Time and again during interviews, shop owners told me “Punchneedle is really big!” and I nodded my head and dutifully wrote it down. But I’d never tried punchneedle myself. To be honest, I didn’t really know what it was.

This past spring when Codi and I went to Quilt Market in Minneapolis, we stopped at one of my all-time favorite shops, Eagle Creek Quilt Shop in Shakopee, Minnesota. I first visited the shop when I interviewed owners Becky and Lori for Best of Quilt Sampler and I was blown away. Eagle Creek is in an old train depot and they have done a fabulous job of taking advantage of the unusual space (the train still goes by once a day). The shop is bright and the fabrics are an eclectic mix—they have lovely wools and darker colors, but loads of lighter, crisper fabrics, too. The rooms are dotted with little surprises—intricate pin cushions made by a Minnesota craftswoman, hooked rugs, wonderful quilt samples, etc. It’s also the first place I found shwe-shwe, a fabric from South Africa that I’ve grown to love (a story for another time). And in little nooks and crannies they have punchneedle samples in frames and stitched to boxes and pillows. To be honest, many of the patterns are a bit “countrified” for my taste, but adorable nonetheless.


So while we were there in May, I mentioned to Codi that I was intrigued and she said she’d teach me. I bought the materials (realizing that here was a whole new world of obsession…gorgeous, variegated threads, many hand-dyed) and later that night in my hotel room I was punching away. (This pattern is called Soft Perch by Threads that Bind.)

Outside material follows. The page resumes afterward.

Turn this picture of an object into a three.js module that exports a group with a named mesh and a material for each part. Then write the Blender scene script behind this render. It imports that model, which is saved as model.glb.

This past weekend I learned at another terrific shop (Heritage Designs in Amana) that I was punching too closely, which is why I’d run out of thread. So I bought some more and I’m still finishing the flowers, edges, and putting eyes on the critters. In my overzealous punching I made the bird a bit chunky—Paul claims he thought it was a fish. But it was a soothing, mindless thing to do and I may well do it again. The only problem I can see is that you really can’t watch TV while you’re punching…you can only listen to TV. One false move with that hypodermic-like needle and you’d have a hole in your thigh. Stick and poke, indeed.